§ **Work to complete**:
The lines to extract start at the one containing "Turn this picture" and end with the last line; give them exactly and nothing more.

-- begin Supplied records --

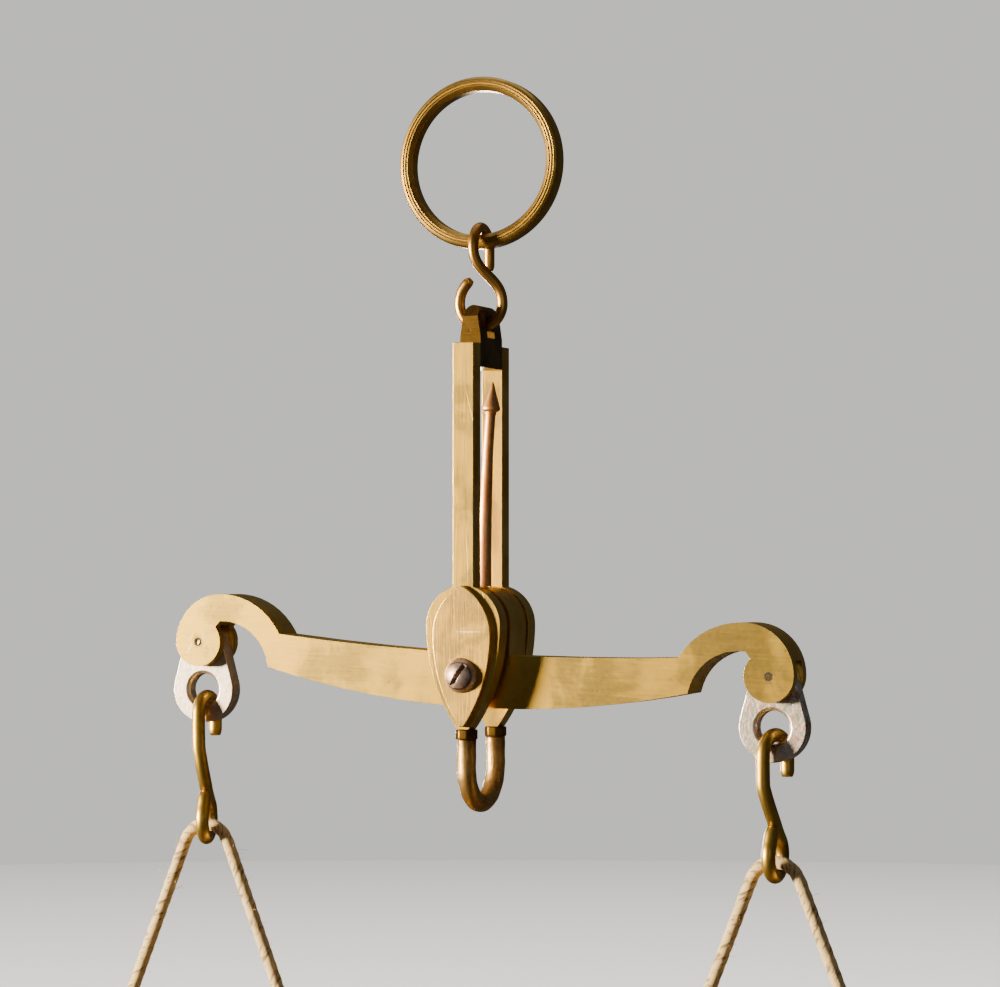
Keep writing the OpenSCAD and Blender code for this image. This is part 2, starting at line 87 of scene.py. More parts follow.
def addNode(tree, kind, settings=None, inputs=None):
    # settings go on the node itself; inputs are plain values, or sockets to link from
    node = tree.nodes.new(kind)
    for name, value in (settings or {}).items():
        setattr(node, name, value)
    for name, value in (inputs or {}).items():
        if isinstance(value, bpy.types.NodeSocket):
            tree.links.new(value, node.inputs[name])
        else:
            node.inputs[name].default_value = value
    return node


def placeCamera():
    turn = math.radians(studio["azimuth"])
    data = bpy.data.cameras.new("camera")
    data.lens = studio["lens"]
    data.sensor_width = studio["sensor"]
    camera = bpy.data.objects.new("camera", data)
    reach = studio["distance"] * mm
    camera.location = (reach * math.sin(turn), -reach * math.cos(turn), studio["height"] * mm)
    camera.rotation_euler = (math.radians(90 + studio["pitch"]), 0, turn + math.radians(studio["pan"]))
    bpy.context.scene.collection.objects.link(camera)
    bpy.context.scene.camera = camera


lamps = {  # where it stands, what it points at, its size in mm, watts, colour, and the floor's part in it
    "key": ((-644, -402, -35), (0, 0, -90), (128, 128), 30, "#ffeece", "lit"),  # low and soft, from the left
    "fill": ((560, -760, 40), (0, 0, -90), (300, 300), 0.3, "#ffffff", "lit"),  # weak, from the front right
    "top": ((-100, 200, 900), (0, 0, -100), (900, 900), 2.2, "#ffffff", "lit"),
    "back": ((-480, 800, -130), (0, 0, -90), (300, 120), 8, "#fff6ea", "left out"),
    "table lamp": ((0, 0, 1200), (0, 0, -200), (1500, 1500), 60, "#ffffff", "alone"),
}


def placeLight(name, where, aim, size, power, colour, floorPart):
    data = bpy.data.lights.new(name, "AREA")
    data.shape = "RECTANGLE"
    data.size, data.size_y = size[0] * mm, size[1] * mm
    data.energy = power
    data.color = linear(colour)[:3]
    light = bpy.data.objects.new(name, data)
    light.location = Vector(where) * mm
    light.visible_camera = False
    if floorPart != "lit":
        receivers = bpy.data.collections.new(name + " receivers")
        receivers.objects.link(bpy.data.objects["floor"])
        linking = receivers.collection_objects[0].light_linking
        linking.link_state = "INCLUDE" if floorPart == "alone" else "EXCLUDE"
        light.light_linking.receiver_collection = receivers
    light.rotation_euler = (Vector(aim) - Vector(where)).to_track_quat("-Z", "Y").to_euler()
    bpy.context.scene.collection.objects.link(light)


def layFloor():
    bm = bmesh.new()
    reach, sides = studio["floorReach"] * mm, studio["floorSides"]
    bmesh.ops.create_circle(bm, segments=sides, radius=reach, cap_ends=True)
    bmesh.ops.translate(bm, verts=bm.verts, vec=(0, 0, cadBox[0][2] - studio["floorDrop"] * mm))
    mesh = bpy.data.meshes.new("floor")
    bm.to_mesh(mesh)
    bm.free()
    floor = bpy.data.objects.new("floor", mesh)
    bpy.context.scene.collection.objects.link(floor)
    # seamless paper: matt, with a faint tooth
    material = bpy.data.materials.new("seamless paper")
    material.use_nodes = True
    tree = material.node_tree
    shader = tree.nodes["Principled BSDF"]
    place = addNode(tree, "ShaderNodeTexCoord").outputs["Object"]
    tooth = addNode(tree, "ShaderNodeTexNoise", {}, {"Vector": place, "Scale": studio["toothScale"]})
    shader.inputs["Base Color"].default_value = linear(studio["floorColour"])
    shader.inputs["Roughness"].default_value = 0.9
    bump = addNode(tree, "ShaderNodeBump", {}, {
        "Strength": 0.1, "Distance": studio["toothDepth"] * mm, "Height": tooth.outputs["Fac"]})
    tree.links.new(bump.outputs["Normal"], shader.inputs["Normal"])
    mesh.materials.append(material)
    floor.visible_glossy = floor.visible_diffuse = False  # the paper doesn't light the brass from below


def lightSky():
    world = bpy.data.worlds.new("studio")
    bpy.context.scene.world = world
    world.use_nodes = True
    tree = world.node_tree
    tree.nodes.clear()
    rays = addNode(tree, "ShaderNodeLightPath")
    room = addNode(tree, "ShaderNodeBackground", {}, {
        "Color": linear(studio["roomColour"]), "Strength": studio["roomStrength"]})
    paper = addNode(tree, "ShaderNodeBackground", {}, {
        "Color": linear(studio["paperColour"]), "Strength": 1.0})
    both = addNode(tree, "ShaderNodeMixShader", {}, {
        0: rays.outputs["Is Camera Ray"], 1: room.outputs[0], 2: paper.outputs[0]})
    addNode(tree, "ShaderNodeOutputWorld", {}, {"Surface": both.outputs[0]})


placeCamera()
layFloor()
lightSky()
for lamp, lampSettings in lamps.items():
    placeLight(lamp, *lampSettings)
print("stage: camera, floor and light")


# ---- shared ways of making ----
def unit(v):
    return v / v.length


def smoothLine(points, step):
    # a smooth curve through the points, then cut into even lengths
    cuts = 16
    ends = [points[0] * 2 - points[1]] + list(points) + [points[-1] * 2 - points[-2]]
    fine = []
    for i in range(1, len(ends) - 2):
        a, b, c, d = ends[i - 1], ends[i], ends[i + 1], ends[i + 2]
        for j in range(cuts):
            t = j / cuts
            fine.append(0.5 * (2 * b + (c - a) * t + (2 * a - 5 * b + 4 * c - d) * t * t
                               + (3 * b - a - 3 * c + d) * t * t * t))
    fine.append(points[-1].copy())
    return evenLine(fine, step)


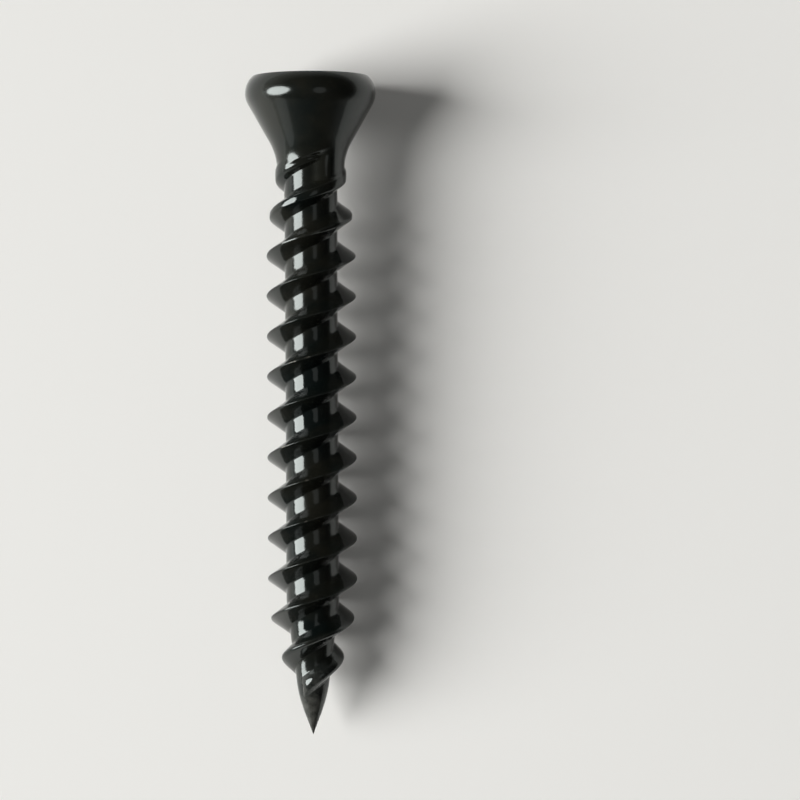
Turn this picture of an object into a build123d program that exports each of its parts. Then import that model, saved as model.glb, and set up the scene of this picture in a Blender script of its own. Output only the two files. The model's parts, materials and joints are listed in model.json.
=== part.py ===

-- end Supplied records --

§ **Exercise output**:
Turn this picture of an object into a build123d program that exports each of its parts. Then import that model, saved as model.glb, and set up the scene of this picture in a Blender script of its own. Output only the two files. The model's parts, materials and joints are listed in model.json.
=== part.py ===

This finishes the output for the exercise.